→ Data lines
+++

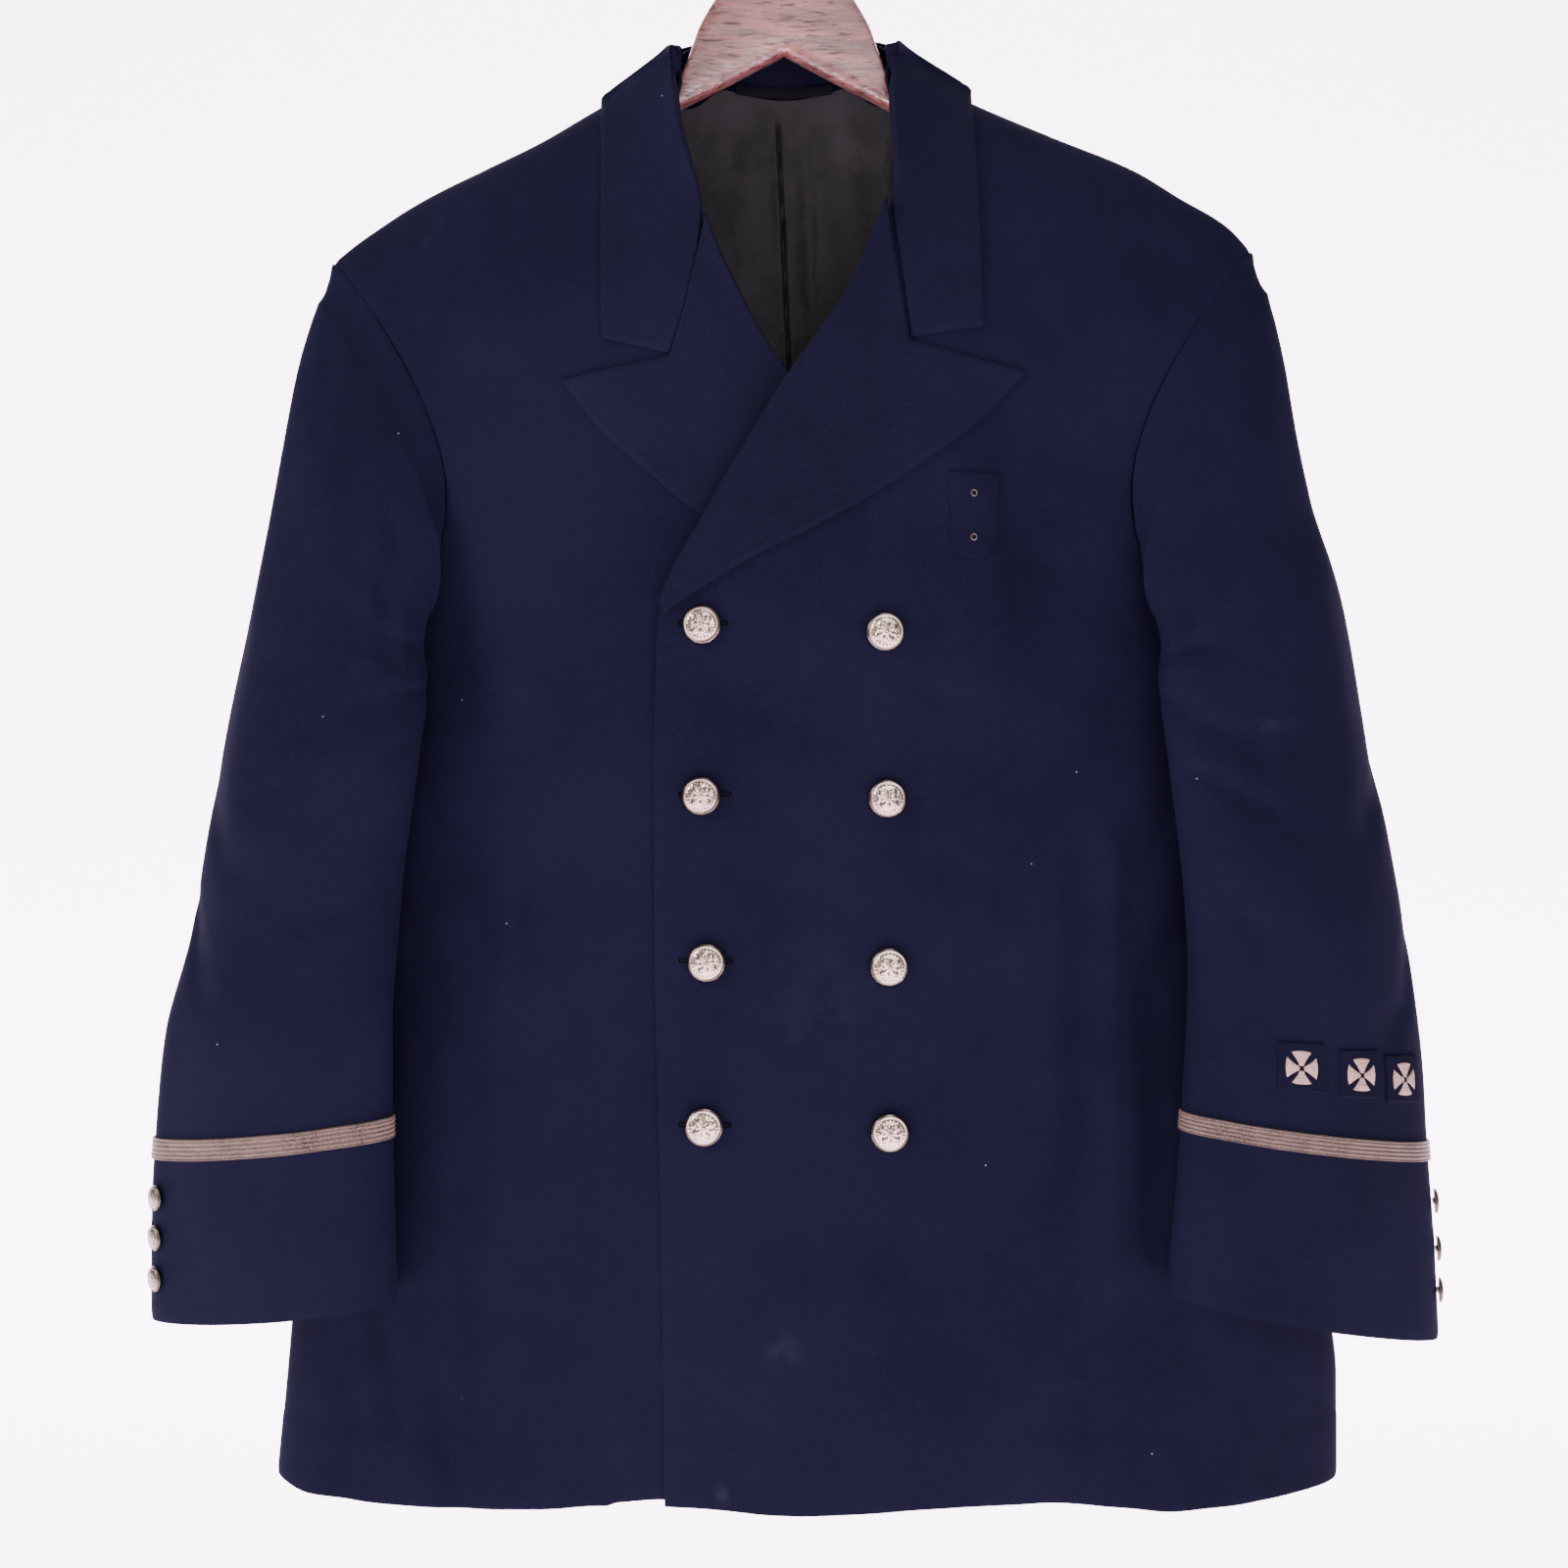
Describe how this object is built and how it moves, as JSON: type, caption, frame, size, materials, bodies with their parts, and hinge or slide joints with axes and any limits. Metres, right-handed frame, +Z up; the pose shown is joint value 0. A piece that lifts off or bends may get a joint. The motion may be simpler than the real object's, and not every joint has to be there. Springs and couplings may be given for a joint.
{
  "type": "dress jacket",
  "caption": "Double-breasted navy wool uniform jacket with peak lapels, metal buttons and cuff braid, hanging closed on a wooden hanger.",
  "frame": {"origin": "inner top of the hanger's hook, where a rail carries it", "axes": "X to the viewer's right as the jacket is seen from the front, the front faces -Y, +Z up"},
  "size_m": [0.7767, 0.1296, 1.0016],
  "materials": {
    "navy_wool": "close wool cloth, soft nap",
    "black_lining": "smooth lining with a soft sheen",
    "black_tape": "woven tape",
    "silver_braid": "tarnished metal thread",
    "nickel": "pale warm nickel plate",
    "dull_nickel": "worn nickel plate",
    "mahogany": "varnished, red brown",
    "bright_steel": "bright wire"
  },
  "bodies": {
    "root": {"front_under": "navy_wool", "front_over": "navy_wool", "back_viewer_left": "navy_wool", "back_viewer_right": "navy_wool", "sleeve_top_left": "navy_wool", "sleeve_under_left": "navy_wool", "sleeve_top_right": "navy_wool", "sleeve_under_right": "navy_wool", "collar_leaf": "navy_wool", "collar_stand": "navy_wool", "lapel_under": "navy_wool", "lapel_over": "navy_wool", "badge_tab": "navy_wool", "patch_1": "navy_wool", "patch_2": "navy_wool", "patch_3": "navy_wool", "back_lining": "black_lining", "hanger_loop": "black_tape", "braid_left": "silver_braid", "braid_right": "silver_braid", "cross_1": "silver_braid", "cross_2": "silver_braid", "cross_3": "silver_braid", "button_left_1": "nickel", "button_left_2": "nickel", "button_left_3": "nickel", "button_left_4": "nickel", "cuff_button_left_1": "dull_nickel", "cuff_button_left_2": "dull_nickel", "cuff_button_left_3": "dull_nickel", "button_right_1": "nickel", "button_right_2": "nickel", "button_right_3": "nickel", "button_right_4": "nickel", "cuff_button_right_1": "dull_nickel", "cuff_button_right_2": "dull_nickel", "cuff_button_right_3": "dull_nickel", "hanger_wood": "mahogany", "hanger_hook": "bright_steel"}
  },
  "joints": []
}
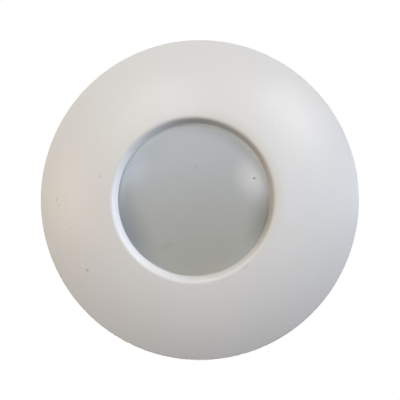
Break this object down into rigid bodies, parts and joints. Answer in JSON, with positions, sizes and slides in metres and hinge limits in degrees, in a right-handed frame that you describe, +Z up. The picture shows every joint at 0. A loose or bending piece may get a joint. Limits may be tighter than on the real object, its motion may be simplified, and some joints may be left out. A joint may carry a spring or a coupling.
{
  "type": "recessed soffit downlight",
  "caption": "Round recessed soffit downlight: domed white bezel, frosted glass, finned can with sprung clips, rear cable gland.",
  "frame": {"origin": "centre of the round hole in the soffit board, at the board's underside", "axes": "+Z up into the roof void (the light shines along -Z), +X towards the right-hand sprung arm"},
  "size_m": [0.11, 0.11, 0.1218],
  "materials": {
    "white_powder_coat": "satin powder coat, fine orange peel",
    "frosted_glass": "frosted behind, polished in front",
    "clear_silicone": "soft, slightly cloudy",
    "spring_steel": "bright, drawn",
    "black_rubber": "matt",
    "cast_aluminium": "as cast, lightly blasted",
    "zinc_steel": "bright zinc plate",
    "lamp_mirror": "aluminised glass",
    "lamp_glass": "clear, lightly stippled",
    "white_ceramic": "glazed steatite",
    "nickel_pins": "nickel plated",
    "contact_bronze": "rolled",
    "terminal_nylon": "moulded",
    "terminal_brass": "machined",
    "brown_pvc": "extruded",
    "blue_pvc": "extruded",
    "green_yellow_pvc": "extruded, striped",
    "tinned_copper": "tin plated",
    "black_nylon": "moulded, slightly glossy",
    "white_silicone": "soft sleeve"
  },
  "bodies": {
    "housing": {"housing": "cast_aluminium", "soffit_gasket": "black_rubber", "rear_cover": "cast_aluminium", "cover_gasket": "black_rubber", "cover_screws": "zinc_steel", "pivot_pin_right": "zinc_steel", "pivot_pin_left": "zinc_steel", "clip_spring_right": "spring_steel", "clip_spring_left": "spring_steel", "lamp_holder": "white_ceramic", "holder_contacts": "contact_bronze", "holder_screws": "zinc_steel", "wiring_bracket": "zinc_steel", "bracket_screws": "zinc_steel", "terminal_block": "terminal_nylon", "terminal_inserts": "terminal_brass", "terminal_screws": "terminal_brass", "block_screws": "zinc_steel", "live_lead": "brown_pvc", "neutral_lead": "blue_pvc", "earth_lead": "green_yellow_pvc", "earth_terminal": "tinned_copper", "earth_screw": "terminal_brass", "gland_body": "black_nylon", "gland_washer": "black_rubber", "gland_locknut": "black_nylon"},
    "bezel_ring_carrier": {"bezel_o_ring": "black_rubber"},
    "bezel": {"bezel": "white_powder_coat", "glass_seal": "clear_silicone", "front_glass": "frosted_glass", "glass_retaining_ring": "spring_steel"},
    "clip_arm_right": {"clip_arm_right": "zinc_steel", "arm_sleeve_right": "white_silicone"},
    "clip_arm_left": {"clip_arm_left": "zinc_steel", "arm_sleeve_left": "white_silicone"},
    "lamp": {"lamp_reflector": "lamp_mirror", "lamp_front_lens": "lamp_glass", "lamp_capsule": "lamp_glass", "lamp_base": "white_ceramic", "lamp_pins": "nickel_pins"},
    "gland_seal": {"gland_seal": "black_rubber", "gland_clamp_ring": "terminal_nylon"},
    "gland_nut": {"gland_nut": "black_nylon"}
  },
  "joints": [
    {"name": "bezel_drop", "type": "slide", "parent": "housing", "child": "bezel_ring_carrier", "axis": [0, 0, -1], "range_m": [0, 0.00602]},
    {"name": "bezel_turn", "type": "hinge", "parent": "bezel_ring_carrier", "child": "bezel", "pos_m": [0, 0, 0], "axis": [0, 0, -1], "range_deg": [0, 540]},
    {"name": "arm_swing_right", "type": "hinge", "parent": "housing", "child": "clip_arm_right", "pos_m": [0.0337, 0, 0.013], "axis": [0, -1, 0], "range_deg": [0, 112], "stiffness_Nm_per_rad": 0.03, "springref_deg": -34.38, "deforming": ["clip_spring_right"]},
    {"name": "arm_swing_left", "type": "hinge", "parent": "housing", "child": "clip_arm_left", "pos_m": [-0.0337, 0, 0.013], "axis": [0, 1, 0], "range_deg": [0, 112], "stiffness_Nm_per_rad": 0.03, "springref_deg": -34.38, "deforming": ["clip_spring_left"]},
    {"name": "lamp_turn", "type": "hinge", "parent": "housing", "child": "lamp", "pos_m": [0, 0, 0.04796], "axis": [0, 0, -1], "range_deg": [0, 25]},
    {"name": "gland_lift", "type": "slide", "parent": "housing", "child": "gland_seal", "axis": [0, 0, 1], "range_m": [0, 0.00301]},
    {"name": "gland_turn", "type": "hinge", "parent": "gland_seal", "child": "gland_nut", "pos_m": [0, 0, 0.1], "axis": [0, 0, 1], "range_deg": [0, 720]}
  ],
  "couplings": [
    {"joint": "bezel_drop", "follows": "bezel_turn", "m_per_rad": 0.00063662},
    {"joint": "gland_lift", "follows": "gland_turn", "m_per_rad": 0.00023873}
  ]
}
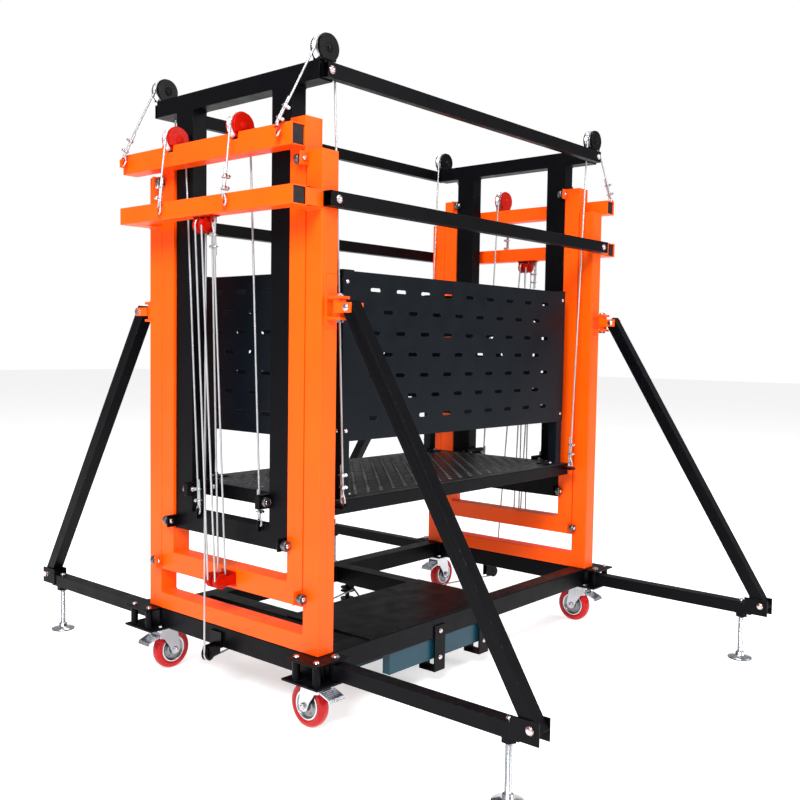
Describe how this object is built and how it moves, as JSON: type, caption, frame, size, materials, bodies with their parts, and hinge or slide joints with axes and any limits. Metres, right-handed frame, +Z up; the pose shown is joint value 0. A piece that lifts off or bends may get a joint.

+++

→ To do
Give every line of the material again, exactly as it reads.

→ Worked solution
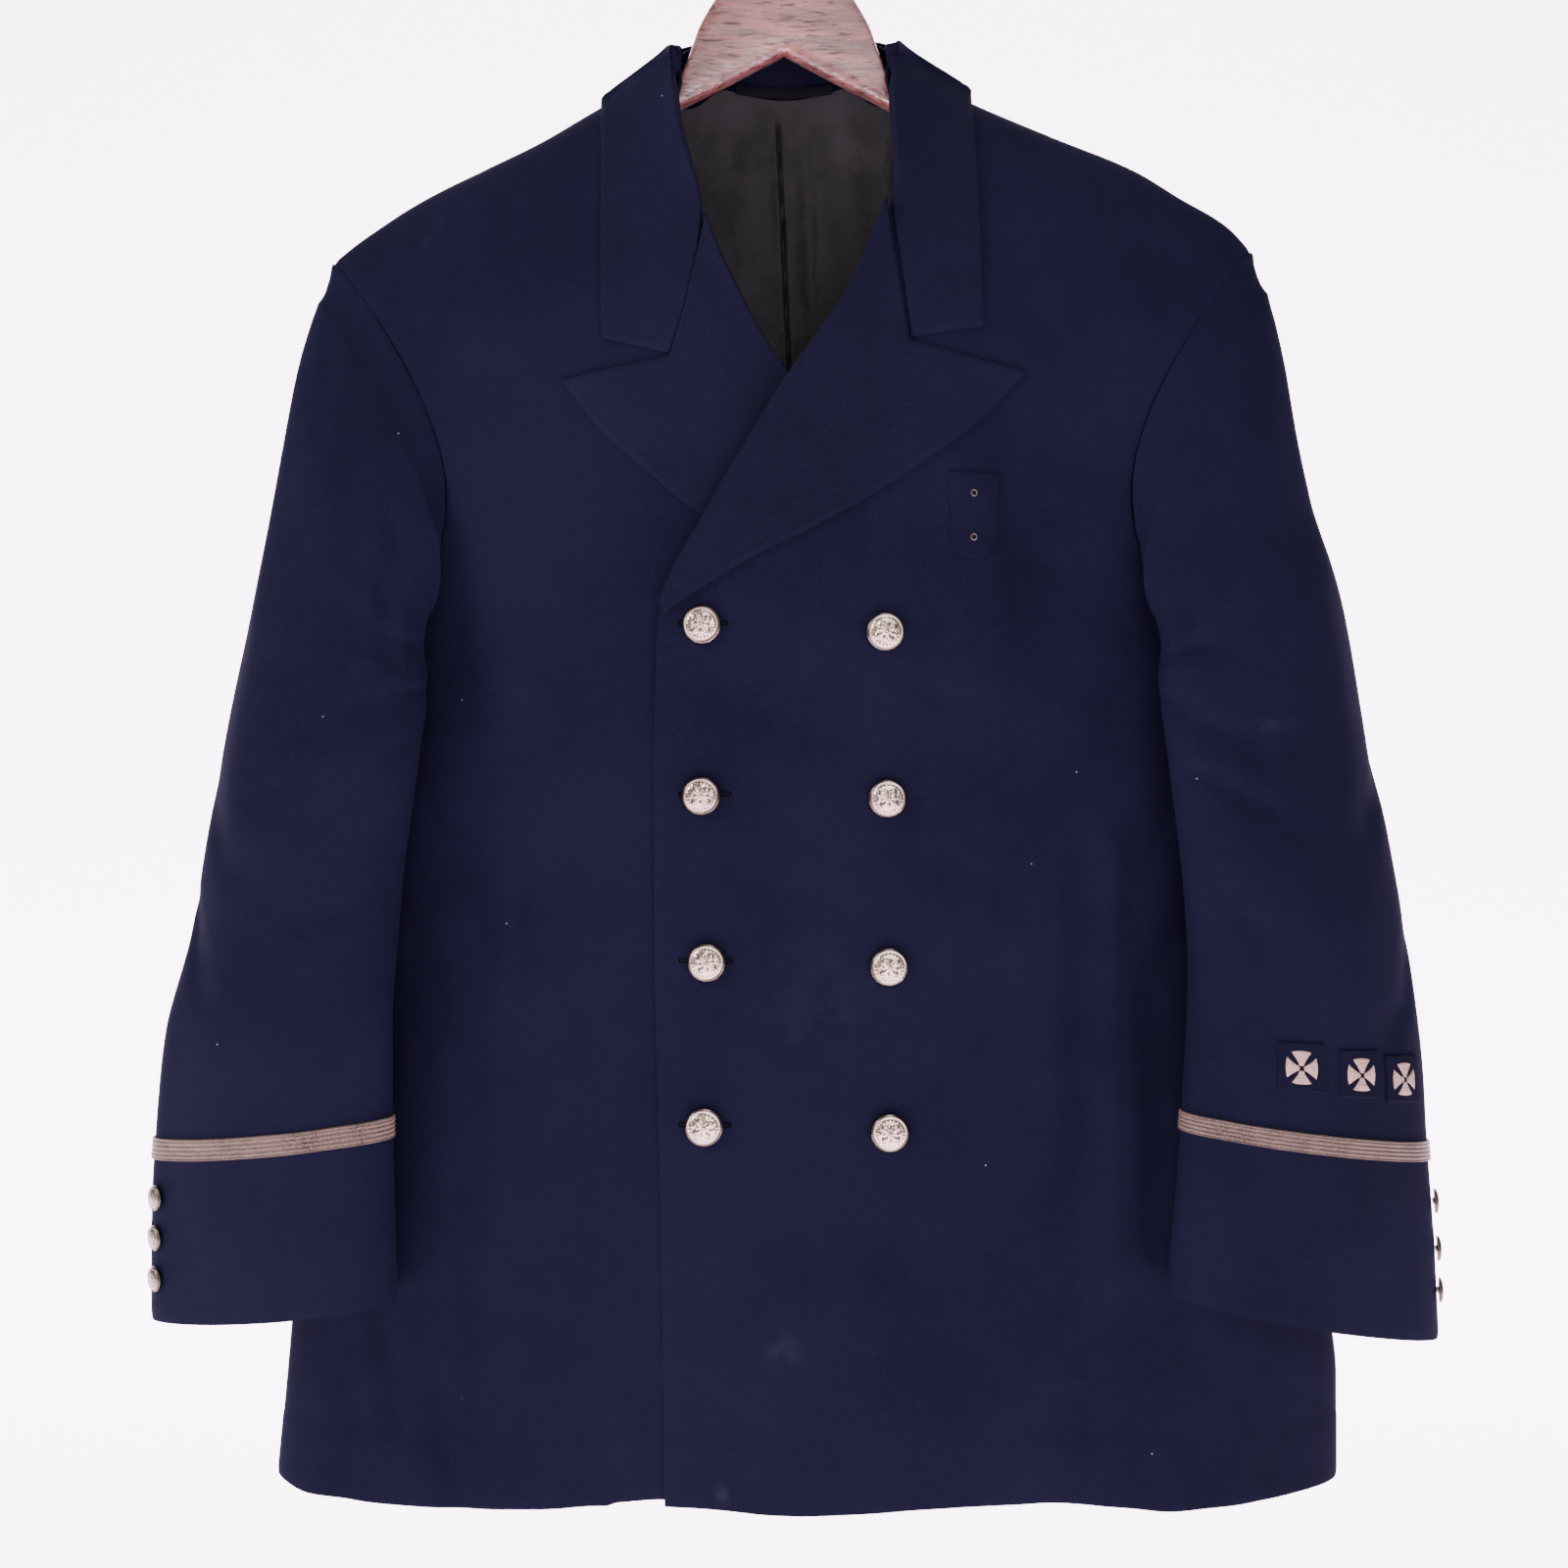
Describe how this object is built and how it moves, as JSON: type, caption, frame, size, materials, bodies with their parts, and hinge or slide joints with axes and any limits. Metres, right-handed frame, +Z up; the pose shown is joint value 0. A piece that lifts off or bends may get a joint. The motion may be simpler than the real object's, and not every joint has to be there. Springs and couplings may be given for a joint.
{
  "type": "dress jacket",
  "caption": "Double-breasted navy wool uniform jacket with peak lapels, metal buttons and cuff braid, hanging closed on a wooden hanger.",
  "frame": {"origin": "inner top of the hanger's hook, where a rail carries it", "axes": "X to the viewer's right as the jacket is seen from the front, the front faces -Y, +Z up"},
  "size_m": [0.7767, 0.1296, 1.0016],
  "materials": {
    "navy_wool": "close wool cloth, soft nap",
    "black_lining": "smooth lining with a soft sheen",
    "black_tape": "woven tape",
    "silver_braid": "tarnished metal thread",
    "nickel": "pale warm nickel plate",
    "dull_nickel": "worn nickel plate",
    "mahogany": "varnished, red brown",
    "bright_steel": "bright wire"
  },
  "bodies": {
    "root": {"front_under": "navy_wool", "front_over": "navy_wool", "back_viewer_left": "navy_wool", "back_viewer_right": "navy_wool", "sleeve_top_left": "navy_wool", "sleeve_under_left": "navy_wool", "sleeve_top_right": "navy_wool", "sleeve_under_right": "navy_wool", "collar_leaf": "navy_wool", "collar_stand": "navy_wool", "lapel_under": "navy_wool", "lapel_over": "navy_wool", "badge_tab": "navy_wool", "patch_1": "navy_wool", "patch_2": "navy_wool", "patch_3": "navy_wool", "back_lining": "black_lining", "hanger_loop": "black_tape", "braid_left": "silver_braid", "braid_right": "silver_braid", "cross_1": "silver_braid", "cross_2": "silver_braid", "cross_3": "silver_braid", "button_left_1": "nickel", "button_left_2": "nickel", "button_left_3": "nickel", "button_left_4": "nickel", "cuff_button_left_1": "dull_nickel", "cuff_button_left_2": "dull_nickel", "cuff_button_left_3": "dull_nickel", "button_right_1": "nickel", "button_right_2": "nickel", "button_right_3": "nickel", "button_right_4": "nickel", "cuff_button_right_1": "dull_nickel", "cuff_button_right_2": "dull_nickel", "cuff_button_right_3": "dull_nickel", "hanger_wood": "mahogany", "hanger_hook": "bright_steel"}
  },
  "joints": []
}
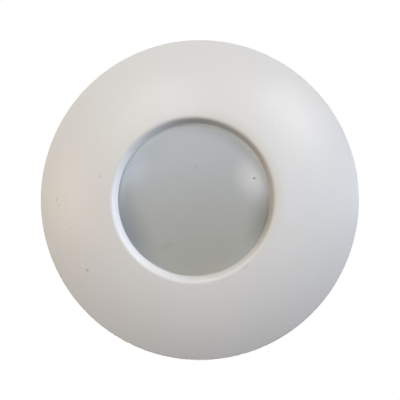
Break this object down into rigid bodies, parts and joints. Answer in JSON, with positions, sizes and slides in metres and hinge limits in degrees, in a right-handed frame that you describe, +Z up. The picture shows every joint at 0. A loose or bending piece may get a joint. Limits may be tighter than on the real object, its motion may be simplified, and some joints may be left out. A joint may carry a spring or a coupling.
{
  "type": "recessed soffit downlight",
  "caption": "Round recessed soffit downlight: domed white bezel, frosted glass, finned can with sprung clips, rear cable gland.",
  "frame": {"origin": "centre of the round hole in the soffit board, at the board's underside", "axes": "+Z up into the roof void (the light shines along -Z), +X towards the right-hand sprung arm"},
  "size_m": [0.11, 0.11, 0.1218],
  "materials": {
    "white_powder_coat": "satin powder coat, fine orange peel",
    "frosted_glass": "frosted behind, polished in front",
    "clear_silicone": "soft, slightly cloudy",
    "spring_steel": "bright, drawn",
    "black_rubber": "matt",
    "cast_aluminium": "as cast, lightly blasted",
    "zinc_steel": "bright zinc plate",
    "lamp_mirror": "aluminised glass",
    "lamp_glass": "clear, lightly stippled",
    "white_ceramic": "glazed steatite",
    "nickel_pins": "nickel plated",
    "contact_bronze": "rolled",
    "terminal_nylon": "moulded",
    "terminal_brass": "machined",
    "brown_pvc": "extruded",
    "blue_pvc": "extruded",
    "green_yellow_pvc": "extruded, striped",
    "tinned_copper": "tin plated",
    "black_nylon": "moulded, slightly glossy",
    "white_silicone": "soft sleeve"
  },
  "bodies": {
    "housing": {"housing": "cast_aluminium", "soffit_gasket": "black_rubber", "rear_cover": "cast_aluminium", "cover_gasket": "black_rubber", "cover_screws": "zinc_steel", "pivot_pin_right": "zinc_steel", "pivot_pin_left": "zinc_steel", "clip_spring_right": "spring_steel", "clip_spring_left": "spring_steel", "lamp_holder": "white_ceramic", "holder_contacts": "contact_bronze", "holder_screws": "zinc_steel", "wiring_bracket": "zinc_steel", "bracket_screws": "zinc_steel", "terminal_block": "terminal_nylon", "terminal_inserts": "terminal_brass", "terminal_screws": "terminal_brass", "block_screws": "zinc_steel", "live_lead": "brown_pvc", "neutral_lead": "blue_pvc", "earth_lead": "green_yellow_pvc", "earth_terminal": "tinned_copper", "earth_screw": "terminal_brass", "gland_body": "black_nylon", "gland_washer": "black_rubber", "gland_locknut": "black_nylon"},
    "bezel_ring_carrier": {"bezel_o_ring": "black_rubber"},
    "bezel": {"bezel": "white_powder_coat", "glass_seal": "clear_silicone", "front_glass": "frosted_glass", "glass_retaining_ring": "spring_steel"},
    "clip_arm_right": {"clip_arm_right": "zinc_steel", "arm_sleeve_right": "white_silicone"},
    "clip_arm_left": {"clip_arm_left": "zinc_steel", "arm_sleeve_left": "white_silicone"},
    "lamp": {"lamp_reflector": "lamp_mirror", "lamp_front_lens": "lamp_glass", "lamp_capsule": "lamp_glass", "lamp_base": "white_ceramic", "lamp_pins": "nickel_pins"},
    "gland_seal": {"gland_seal": "black_rubber", "gland_clamp_ring": "terminal_nylon"},
    "gland_nut": {"gland_nut": "black_nylon"}
  },
  "joints": [
    {"name": "bezel_drop", "type": "slide", "parent": "housing", "child": "bezel_ring_carrier", "axis": [0, 0, -1], "range_m": [0, 0.00602]},
    {"name": "bezel_turn", "type": "hinge", "parent": "bezel_ring_carrier", "child": "bezel", "pos_m": [0, 0, 0], "axis": [0, 0, -1], "range_deg": [0, 540]},
    {"name": "arm_swing_right", "type": "hinge", "parent": "housing", "child": "clip_arm_right", "pos_m": [0.0337, 0, 0.013], "axis": [0, -1, 0], "range_deg": [0, 112], "stiffness_Nm_per_rad": 0.03, "springref_deg": -34.38, "deforming": ["clip_spring_right"]},
    {"name": "arm_swing_left", "type": "hinge", "parent": "housing", "child": "clip_arm_left", "pos_m": [-0.0337, 0, 0.013], "axis": [0, 1, 0], "range_deg": [0, 112], "stiffness_Nm_per_rad": 0.03, "springref_deg": -34.38, "deforming": ["clip_spring_left"]},
    {"name": "lamp_turn", "type": "hinge", "parent": "housing", "child": "lamp", "pos_m": [0, 0, 0.04796], "axis": [0, 0, -1], "range_deg": [0, 25]},
    {"name": "gland_lift", "type": "slide", "parent": "housing", "child": "gland_seal", "axis": [0, 0, 1], "range_m": [0, 0.00301]},
    {"name": "gland_turn", "type": "hinge", "parent": "gland_seal", "child": "gland_nut", "pos_m": [0, 0, 0.1], "axis": [0, 0, 1], "range_deg": [0, 720]}
  ],
  "couplings": [
    {"joint": "bezel_drop", "follows": "bezel_turn", "m_per_rad": 0.00063662},
    {"joint": "gland_lift", "follows": "gland_turn", "m_per_rad": 0.00023873}
  ]
}
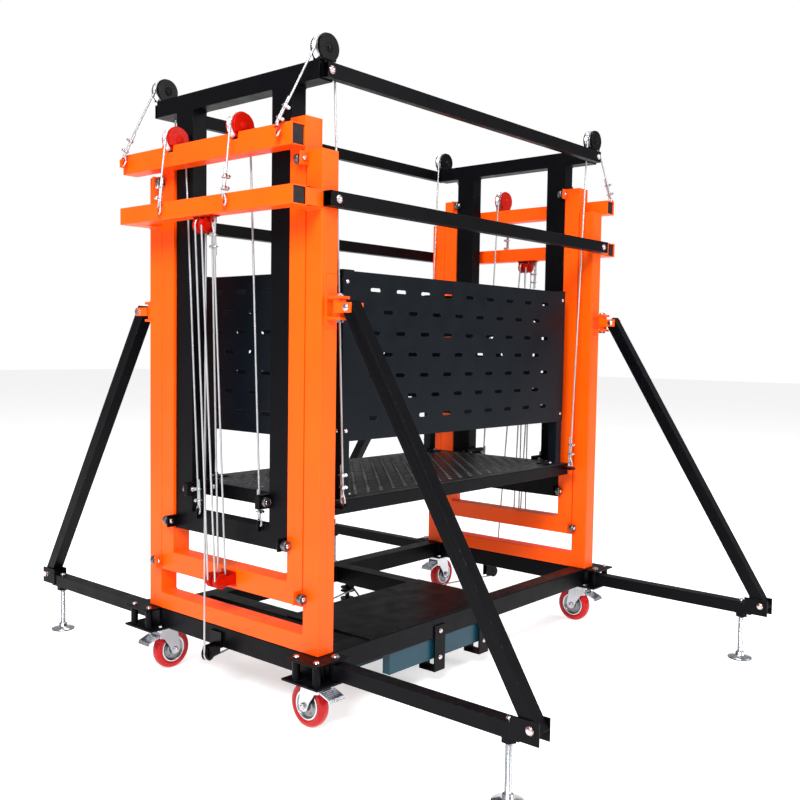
Describe how this object is built and how it moves, as JSON: type, caption, frame, size, materials, bodies with their parts, and hinge or slide joints with axes and any limits. Metres, right-handed frame, +Z up; the pose shown is joint value 0. A piece that lifts off or bends may get a joint.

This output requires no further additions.